The great thing about netCDF files is that they contain metadata - that is, data about the data. There are global attributes that give information about the file as a whole (shown above - we will come back to these later), while each variable also has its own attributes.

print('The file contains the following variables:')
print(acorn_DATA.variables.keys())
The file contains the following variables:
[u'LATITUDE', u'LONGITUDE', u'LATITUDE_quality_control', u'LONGITUDE_quality_control', u'TIME', u'SPEED', u'UCUR', u'VCUR', u'TIME_quality_control', u'SPEED_quality_control', u'UCUR_quality_control', u'VCUR_quality_control']

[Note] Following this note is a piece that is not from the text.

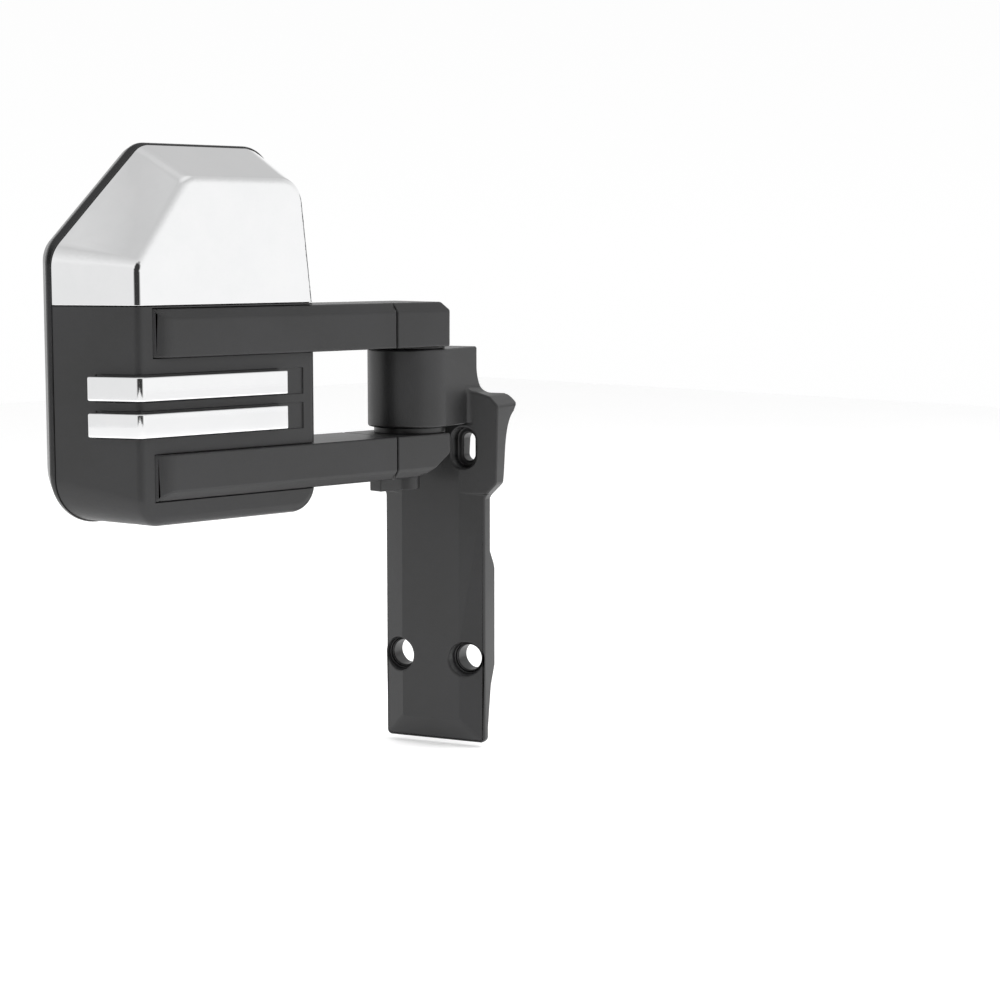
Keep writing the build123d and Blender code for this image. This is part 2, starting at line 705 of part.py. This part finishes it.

(The 'u' means each variable name is represented by a Unicode string.)

print('These are the attributes of the time axis:')
print(acorn_DATA.variables['TIME'])
print('These are some of the time values:')
print(acorn_DATA.variables['TIME'][0:10])
These are the attributes of the time axis:
<type 'netCDF4.Variable'>
float64 TIME(TIME)
    standard_name: time
    long_name: time
    units: days since 1950-01-01 00:00:00
    axis: T
    valid_min: 0.0
    valid_max: 999999.0
    _FillValue: -9999.0
    calendar: gregorian
    comment: Given time lays at the middle of the averaging time period.
    local_time_zone: 8.0
unlimited dimensions: 
current shape = (493,)
filling off

These are some of the time values:
[ 22919.          22919.04166667  22919.08333333  22919.125       22919.16666667
  22919.20833333  22919.25        22919.29166667  22919.33333333  22919.375     ]

The raw time values are fairly meaningless, but we can use the time attributes to convert them to a more meaningful format...

from netCDF4 import num2date
units = acorn_DATA.variables['TIME'].units
calendar = acorn_DATA.variables['TIME'].calendar

times = num2date(acorn_DATA.variables['TIME'][:], units=units, calendar=calendar)
print(times[0:10])
[datetime.datetime(2012, 10, 1, 0, 0) datetime.datetime(2012, 10, 1, 1, 0)
 datetime.datetime(2012, 10, 1, 2, 0) datetime.datetime(2012, 10, 1, 3, 0)
 datetime.datetime(2012, 10, 1, 4, 0) datetime.datetime(2012, 10, 1, 5, 0)
 datetime.datetime(2012, 10, 1, 6, 0) datetime.datetime(2012, 10, 1, 7, 0)
 datetime.datetime(2012, 10, 1, 8, 0) datetime.datetime(2012, 10, 1, 9, 0)]

Climate and Forecast (CF) metadata convention

When performing simple data analysis tasks on netCDF files, command line tools like the Climate Data Operators (CDO)
are often a better alternative to writing your own functions in Python. However, let's put ourselves in the shoes of the developers of CDO for a minute. In order to calculate the time mean of a dataset for a given start and end date (for example), CDO must first identify the units of the time axis. This isn't as easy as you'd think, since the creator of the netCDF file could easily have called the units attribute measure, or scale, or something else completely unpredictable. They could also have defined the units as weeks since 1-01-01 00:00:00 or milliseconds after 1979-12-31. Obviously what is needed is a standard method for defining netCDF attributes, and that’s where the Climate and Forecast (CF) metadata convention comes in.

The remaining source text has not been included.